I was blessed, along with other Legionaries, to be able to help organize certain aspects of his visit, and I was able to greet him several times in what was at the time the Apostolic Delegation. It was a very sensitive visit because the Holy Father was supposed to inaugurate the work of the Third Conference of Latin American Bishops in Puebla, and some proponents of liberation theology wanted to use the situation to manipulate the Church's magisterium. On the one hand the Holy Father had to affirm the ideals of Christian justice, but on the other he could not accept the Marxist analysis or its underlying doctrine behind it as the way to interpret the Church's situation. In perfect Spanish the Holy Father gave a very balanced discourse that laid down precise guidelines for the bishops who were to begin the working session, and the resulting Puebla document is now one of the most important reference points for pastoral issues on the continent.

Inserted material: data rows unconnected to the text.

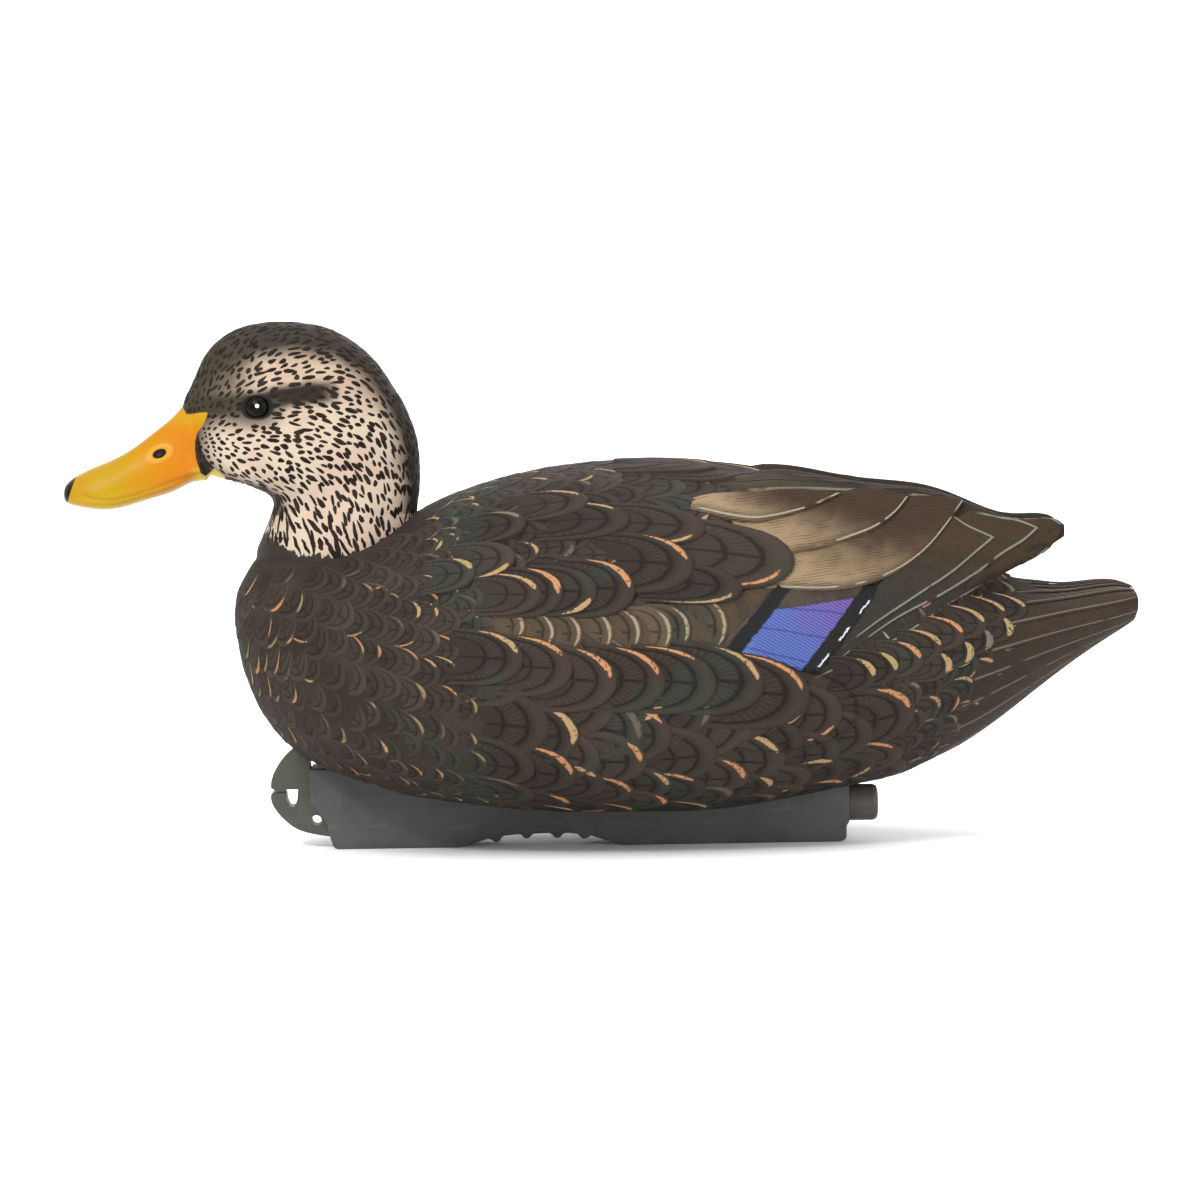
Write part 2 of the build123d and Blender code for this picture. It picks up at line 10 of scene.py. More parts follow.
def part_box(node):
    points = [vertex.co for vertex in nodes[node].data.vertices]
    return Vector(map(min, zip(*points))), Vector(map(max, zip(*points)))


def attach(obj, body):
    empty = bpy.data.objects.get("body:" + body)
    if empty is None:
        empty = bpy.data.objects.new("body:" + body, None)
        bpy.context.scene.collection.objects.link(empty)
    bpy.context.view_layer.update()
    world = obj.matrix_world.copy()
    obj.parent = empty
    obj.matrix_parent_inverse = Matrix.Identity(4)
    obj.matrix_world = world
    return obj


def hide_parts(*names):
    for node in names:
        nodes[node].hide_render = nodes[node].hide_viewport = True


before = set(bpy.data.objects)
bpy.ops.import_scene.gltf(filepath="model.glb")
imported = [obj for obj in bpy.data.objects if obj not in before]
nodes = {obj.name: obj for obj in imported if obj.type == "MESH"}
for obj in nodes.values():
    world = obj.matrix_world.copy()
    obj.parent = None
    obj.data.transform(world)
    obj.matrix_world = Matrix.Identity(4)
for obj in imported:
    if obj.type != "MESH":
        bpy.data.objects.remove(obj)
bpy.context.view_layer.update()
mm = 0.001


# ---- Camera, light and floor -----------------------------------------------------------------
# The decoy stands on a plain pale sweep, seen square from its left side and a little from above.
# A long lens keeps its lines straight; broad soft lights leave only a faint shadow under the keel.
camera_distance = 2.2
camera_height = radians(4.0)
view_width = 0.540
aim = Vector((0.0, 0.0, 0.1095))
camera_data = bpy.data.cameras.new("camera")
camera_data.sensor_width = 36.0
camera_data.lens = camera_data.sensor_width * camera_distance / view_width
camera = bpy.data.objects.new("camera", camera_data)
bpy.context.scene.collection.objects.link(camera)
away = Vector((0, -cos(camera_height), sin(camera_height)))
camera.location = aim + away * camera_distance
camera.rotation_euler = away.to_track_quat("Z", "Y").to_euler()
camera.rotation_euler.rotate_axis("Z", radians(-0.9))
bpy.context.scene.camera = camera


def soft_light(name, place, towards, size, power):
    data = bpy.data.lights.new(name, "AREA")
    data.shape = "RECTANGLE"
    data.size, data.size_y = size
    data.energy = power
    lamp = bpy.data.objects.new(name, data)
    lamp.location = place
    lamp.rotation_euler = (Vector(place) - Vector(towards)).to_track_quat("Z", "Y").to_euler()
    bpy.context.scene.collection.objects.link(lamp)


middle = (0, 0, 0.1)
soft_light("key_light", (-0.7, -1.1, 1.3), middle, (1.0, 0.8), 20)
soft_light("fill_light", (1.2, -1.2, 0.6), middle, (1.2, 1.0), 9)
soft_light("top_light", (0.1, 0.2, 1.5), middle, (1.6, 1.2), 14)
soft_light("back_light", (0.3, 1.4, 0.9), middle, (1.4, 0.8), 8)
soft_light("catch_light", (-0.75, -1.25, 1.05), middle, (0.12, 0.12), 9.0)
world = bpy.data.worlds.new("studio")
world.use_nodes = True
world.node_tree.nodes["Background"].inputs["Color"].default_value = (1, 1, 1, 1)
world.node_tree.nodes["Background"].inputs["Strength"].default_value = 1.0
bpy.context.scene.world = world
bpy.context.scene.view_settings.view_transform = "Standard"

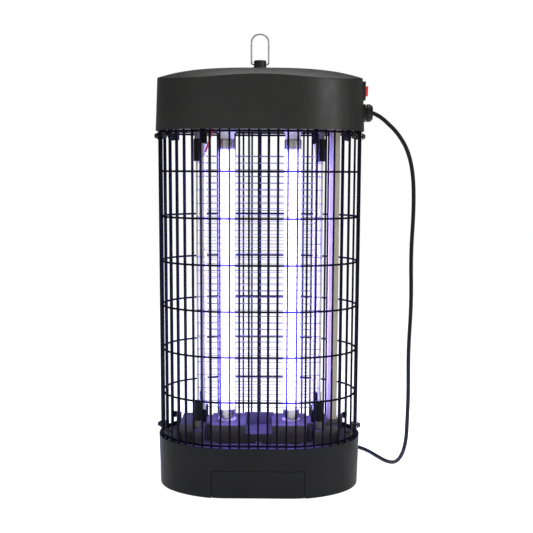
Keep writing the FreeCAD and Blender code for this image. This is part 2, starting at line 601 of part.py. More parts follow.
# ------------------------------------------------ high-voltage lead and its lug
lead, _ = rounded_tube([(-69.6, -16, 575.0), (-69.9, -16, 553.0), (-75.4, -16.4, 535.5), (-81.9, -16.8, 516.2)], 3.0, "hv_lead")
out(lead, "hv_lead")
lug = Part.makeBox(7.7, 0.8, 2.2, V(0, -0.4, -1.1))
lug.rotate(V(0, 0, 0), V(0, 1, 0), 48.7)
lug.rotate(V(0, 0, 0), V(0, 0, 1), 180.0)
lug.translate(V(-82.9, -16.67, 514.4))
out(lug, "hv_lug")

# --------------------------------------------------------------- wiring conduit
CX0, CX1, CY0, CY1 = 107.0, 121.0, -22.0, 8.0
cp = [V(CX0, CY1, 0), V(CX0, -14.5, 0), V(CX0 + 6.5, CY0, 0), V(CX1, CY0, 0), V(CX1, CY1, 0), V(CX0, CY1, 0)]
ci = [V(CX0 + 1.5, CY1 - 1.5, 0), V(CX0 + 1.5, -13.9, 0), V(CX0 + 7.1, CY0 + 1.5, 0), V(CX1 - 1.5, CY0 + 1.5, 0), V(CX1 - 1.5, CY1 - 1.5, 0), V(CX0 + 1.5, CY1 - 1.5, 0)]
cond = Part.Face(Part.makePolygon(cp)).extrude(V(0, 0, FLOOR_Z0 - 0.3 - ISLAND_Z - 0.3))
cond = cond.cut(Part.Face(Part.makePolygon(ci)).extrude(V(0, 0, 600)))
cond.translate(V(0, 0, ISLAND_Z + 0.3))
out(cond, "wiring_conduit")

# ------------------------------------------------------------------------ guard
bars = []
for k in range(N_BARS):
    x, y, nx, ny = outline_point(k * S_UNIT)
    bars.append(cyl(BAR_D / 2, BAR_Z1 - BAR_Z0, V(x, y, BAR_Z0)))
out(group(bars), "guard_bars")


def ring_solid(z):
    w = outline(RING_OFF, z)
    st = w.Edges[0].Vertexes[0].Point
    prof = Part.Wire([Part.makeCircle(RING_D / 2, V(0, -(depth_half() + RING_OFF), z), V(1, 0, 0))])
    # start in the middle of the straight stretch so the joint lies on a plane face
    es = w.Edges
    a = V(0, -(depth_half() + RING_OFF), z)
    e0 = Part.LineSegment(a, V(FLAT, a.y, z)).toShape()
    e1 = Part.LineSegment(V(-FLAT, a.y, z), a).toShape()
    w2 = Part.Wire([e0] + es[1:] + [e1])
    return w2.makePipeShell([prof], True, False)


out(group([ring_solid(z) for z in RING_Z]), "guard_rings")
out(ring_solid(END_RING_Z[1]), "guard_top_ring")
out(ring_solid(END_RING_Z[0]), "guard_bottom_ring")
gs = []
for z in (TOP_SCREW_Z, BOT_SCREW_Z):
    for (x, y, nx, ny) in end_positions():
        gs.append(pan_screw(V(x + nx * 1.55, y + ny * 1.55, z), V(nx, ny, 0), 4.4, 4.0, 1.47, 9.6, 5.25, 1.4))
out(group(gs), "guard_screws")

# ------------------------------------------------------------------------- base
base_outer = taper(BASE_OFF_BOT, 0, BASE_OFF_TOP, BASE_H)
bo = base_outer
inner_b = taper(BASE_OFF_BOT - WALL + 0.06, BASE_FLOOR, BASE_OFF_TOP - WALL + 0.05, BASE_H + 1.9)
base = base_outer.cut(inner_b)
# opening for the drawer front
base = base.cut(box(-DRW_X, DRW_X, -95, -78.6, -1, DRW_TOP))
# rails beside the drawer
for s in (-1, 1):
    base = base.fuse(box(s * 68.5 - 1.0, s * 68.5 + 1.0, -76.5, 66.0, BASE_FLOOR - 0.5, 16.0))
base = base.fuse(box(-50, 50, 63.5, 66.0, BASE_FLOOR - 0.5, 12.0))
# deck ledge pillars
DECK_SCREWS = [(104.0, 48.0), (104.0, -48.0), (-104.0, 48.0), (-104.0, -48.0)]
for (x, y) in DECK_SCREWS:
    base = base.fuse(tube(4.5, 1.5, DECK_Z - DECK_T - 0.15 - BASE_FLOOR + 0.5, V(x, y, BASE_FLOOR - 0.5)))
base = base.removeSplitter()
out(base, "base_shell")

deck = prism(BASE_OFF_TOP - WALL - 0.35, DECK_Z - DECK_T, DECK_Z)
isl = box(-ISLAND_X, ISLAND_X, -ISLAND_Y, ISLAND_Y, DECK_Z - 1, ISLAND_Z)
isl = isl.makeFillet(6.0, [e for e in isl.Edges if e.BoundBox.ZLength > 10])
isl = isl.makeFillet(1.5, [e for e in isl.Edges if e.BoundBox.ZMin > ISLAND_Z - 0.01])
hollow = box(-ISLAND_X + 2.5, ISLAND_X - 2.5, -ISLAND_Y + 2.5, ISLAND_Y - 2.5, DECK_Z - 10, ISLAND_Z - 2.5)
deck = deck.fuse(isl).cut(hollow)
# seats of the corner posts: blocks that stand out of the island, with sunk tops
for sx in (-1, 1):
    for sy in (-1, 1):
        deck = deck.cut(box(min(sx * 85.6, sx * 101.4), max(sx * 85.6, sx * 101.4),
                            min(sy * 19.4, sy * 50), max(sy * 19.4, sy * 50), SEAT_Z, ISLAND_Z + 5))
        seat = box(min(sx * 84.2, sx * 102.8), max(sx * 84.2, sx * 102.8),
                   min(sy * 18.0, sy * 43.0), max(sy * 18.0, sy * 43.0), DECK_Z - 0.5, SEAT_Z)
        seat = seat.makeFillet(2.0, [e for e in seat.Edges if e.BoundBox.ZLength > 10 and abs(e.BoundBox.YMin) > 40])
        deck = deck.fuse(seat)
        # open pocket between the seat and the middle of the island, with a sloping rib
        deck = deck.fuse(box(min(sx * 72.6, sx * 86.0), max(sx * 72.6, sx * 86.0), min(sy * 18.0, sy * (ISLAND_Y - 0.5)),
                             max(sy * 18.0, sy * (ISLAND_Y - 0.5)), DECK_Z - 0.5, ISLAND_Z - 2.0))
        deck = deck.cut(box(min(sx * 74.8, sx * 84.2), max(sx * 74.8, sx * 84.2),
                            min(sy * 20.5, sy * 50), max(sy * 20.5, sy * 50), DECK_Z, ISLAND_Z + 5))
        rib = Part.Face(Part.makePolygon([V(0, sy * 19.5, DECK_Z - 0.5), V(0, sy * 31.0, DECK_Z - 0.5), V(0, sy * 31.0, DECK_Z + 3.0),
                                          V(0, sy * 19.5, ISLAND_Z - 3.0), V(0, sy * 19.5, DECK_Z - 0.5)])).extrude(V(2.0, 0, 0))
        for k in (77.0, 80.6):
            r = rib.copy()
            r.translate(V(k if sx > 0 else -k - 2.0, 0, 0))
            deck = deck.fuse(r)
# central notch with a floor, side walls and a back wall
deck = deck.cut(box(-NOTCH_X, NOTCH_X, -ISLAND_Y - 1, NOTCH_Y1, NOTCH_Z, ISLAND_Z + 10))
deck = deck.fuse(box(-NOTCH_X - 2.5, NOTCH_X + 2.5, -ISLAND_Y, NOTCH_Y1 + 3, NOTCH_Z - 2.5, NOTCH_Z))
for s in (-1, 1):
    deck = deck.fuse(box(s * (NOTCH_X + 1.25) - 1.25, s * (NOTCH_X + 1.25) + 1.25, -ISLAND_Y + 1, NOTCH_Y1 + 3, NOTCH_Z - 2.5, ISLAND_Z - 1.0))
deck = deck.fuse(box(-NOTCH_X - 2.5, NOTCH_X + 2.5, NOTCH_Y1, NOTCH_Y1 + 3, NOTCH_Z - 2.5, 102.8))
# catch slots, front and back
for sx in (-1, 1):
    for sy in (-1, 1):
        sb = box(min(sx * SLOT_X0, sx * SLOT_X1), max(sx * SLOT_X0, sx * SLOT_X1),
                 min(sy * SLOT_Y0, sy * SLOT_Y1), max(sy * SLOT_Y0, sy * SLOT_Y1), DECK_Z - 8, DECK_Z + 3)
        sb = sb.makeFillet(3.0, [e for e in sb.Edges if e.BoundBox.ZLength > 5])
        deck = deck.cut(sb)
# holes for the tube holders and the conduit, socket around the conduit
for sx in (-1, 1):
    deck = deck.cut(cyl(11.8, 20, V(sx * LAMP_X, 0, ISLAND_Z - 8)))
sk = box(CX0 - 2.4, CX1 + 2.0, CY0 - 2.4, CY1 + 2.4, ISLAND_Z - 1.5, ISLAND_Z + 7.0)
sk = sk.cut(box(CX0 - 0.3, CX1 + 0.3, CY0 - 0.3, CY1 + 0.3, ISLAND_Z, ISLAND_Z + 9.0))
deck = deck.fuse(sk)
deck = deck.cut(box(110.5, 117.5, -11, -3, ISLAND_Z - 10, ISLAND_Z + 3))
# ears for the lower guard screws
for p in end_positions():
    deck = deck.fuse(ear(*p, DECK_Z - 1.0, 95.4, BOT_SCREW_Z))
for (x, y) in DECK_SCREWS:
    deck = deck.cut(cyl(1.9, 10, V(x, y, DECK_Z - 6)))
deck = deck.removeSplitter()
out(deck, "base_deck")
out(group([pan_screw(V(x, y, DECK_Z + 0.02), V(0, 0, 1), 3.5, 2.2, 1.45, 14) for (x, y) in DECK_SCREWS]), "deck_screws")

# ----------------------------------------------------------------------- drawer
GAP = 0.75
front = bo.common(box(-DRW_X + GAP, DRW_X - GAP, -95, TRAY_Y0 + 0.4, 0.6, DRW_TOP - GAP))
tray = box(-TRAY_X, TRAY_X, TRAY_Y0, TRAY_Y1, TRAY_Z0, TRAY_Z1)
tray = tray.makeFillet(5.0, [e for e in tray.Edges if e.BoundBox.ZLength > 10 and e.BoundBox.YMin > 0])
tin = box(-TRAY_X + 2, TRAY_X - 2, TRAY_Y0 + 2, TRAY_Y1 - 2, TRAY_Z0 + 2, TRAY_Z1 + 5)
tin = tin.makeFillet(3.5, [e for e in tin.Edges if e.BoundBox.ZLength > 10])
tray = tray.cut(tin)
drawer = front.fuse(tray).removeSplitter()
out(drawer, "drawer")

print("outline depth", 2 * depth_half(), "width", 2 * (nose_x() + R_NOSE), "bar pitch", S_UNIT)
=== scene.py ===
import json
import math
import random

import bmesh
import bpy
import numpy as np
from mathutils import Matrix, Vector


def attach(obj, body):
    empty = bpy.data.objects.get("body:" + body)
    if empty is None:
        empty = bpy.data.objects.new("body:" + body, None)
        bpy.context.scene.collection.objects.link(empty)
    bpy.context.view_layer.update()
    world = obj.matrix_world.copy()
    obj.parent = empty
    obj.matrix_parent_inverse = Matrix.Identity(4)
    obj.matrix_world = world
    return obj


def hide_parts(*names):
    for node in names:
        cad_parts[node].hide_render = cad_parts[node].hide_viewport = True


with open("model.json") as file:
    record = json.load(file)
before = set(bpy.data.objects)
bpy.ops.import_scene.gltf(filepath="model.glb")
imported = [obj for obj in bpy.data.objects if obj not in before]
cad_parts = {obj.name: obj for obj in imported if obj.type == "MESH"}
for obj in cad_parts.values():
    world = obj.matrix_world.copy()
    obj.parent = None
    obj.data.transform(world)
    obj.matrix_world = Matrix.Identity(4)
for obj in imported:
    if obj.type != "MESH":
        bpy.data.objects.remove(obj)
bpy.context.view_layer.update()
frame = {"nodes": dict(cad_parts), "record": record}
random.seed(7)
MM = 0.001
NODES = frame["nodes"]
COLL = bpy.context.scene.collection

# ------------------------------------------------------------------- camera
cam_data = bpy.data.cameras.new("camera")
cam_data.lens = 829.73 * 36.0 / 533.0
cam_data.sensor_width = 36.0
cam_data.clip_start = 0.05
cam_data.clip_end = 30.0
cam = bpy.data.objects.new("camera", cam_data)
COLL.objects.link(cam)
cam.matrix_world = (Matrix.Translation((0.02248, -1.28031, 0.48810))
                    @ Matrix.Rotation(math.radians(0.52), 4, "Z")
                    @ Matrix.Rotation(math.radians(90 - 6.56), 4, "X")
                    @ Matrix.Rotation(math.radians(0.22), 4, "Z"))
bpy.context.scene.camera = cam


# ------------------------------------------------------------ shader helpers
def material(name):
    m = bpy.data.materials.new(name)
    m.use_nodes = True
    nt = m.node_tree
    bsdf = nt.nodes["Principled BSDF"]
    return m, nt, bsdf


def coords(nt, scale=1.0):
    tc = nt.nodes.new("ShaderNodeTexCoord")
    if scale == 1.0:
        return tc.outputs["Object"]
    mp = nt.nodes.new("ShaderNodeMapping")
    mp.inputs["Scale"].default_value = (scale,) * 3 if not isinstance(scale, tuple) else scale
    nt.links.new(tc.outputs["Object"], mp.inputs["Vector"])
    return mp.outputs["Vector"]


def noise(nt, vec, scale, detail=3.0, rough=0.55):
    n = nt.nodes.new("ShaderNodeTexNoise")
    n.inputs["Scale"].default_value = scale
    n.inputs["Detail"].default_value = detail
    n.inputs["Roughness"].default_value = rough
    nt.links.new(vec, n.inputs["Vector"])
    return n.outputs["Fac"]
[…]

It was in those grace-filled days for Mexico, when the country received a visit from the Successor of Saint Peter for the first time in its history, that I was in a position to appreciate, from up close the extraordinary human and spiritual stature of Karol Wojtyla, the man whom God in his providence had called to govern the Bark of Peter in the last decades of the second Christian millennium. The Pope was aware that his encounter with the Mexican people was a moment of intense spiritual experience for the country's Catholics. The country had obeyed with blind faith when the Vicar of Christ, Pope Pius XI, ordered them to end the armed hostilities between Cristeros and government forces. My uncle, General Jesús Degollado Guízar, was the one who signed the peace agreement. In 1979, though the Mexican Catholics lived under a regime that did not legally acknowledge the Church, they enjoyed relative religious freedom, at least a degree of respect, and they were able to celebrate their faith although the rights of the Church and its ministers were not completely recognized. This memory of this faith-encounter was indelible both for Mexican Catholics and John Paul II. On the one hand, John Paul II was heartened and encouraged by the warm and affectionate welcome that the Mexicans gave him. On the other, the Mexican people, "always faithful," just like the Pontiff's native Poland, was confirmed in its robust, constant faith. From that moment you could say there has been a kind of mutual attraction between the Pope and Mexico, so much so that he has visited the country five times, thus confirming the deep bonds that have developed between them both.

In the course of those days full of feverish activity at the Apostolic Delegation, and enjoying the kind welcome of Monsignor Girolamo Prigione, then Apostolic Delegate, I saw firsthand the great gift that God had given the Church in John Paul II.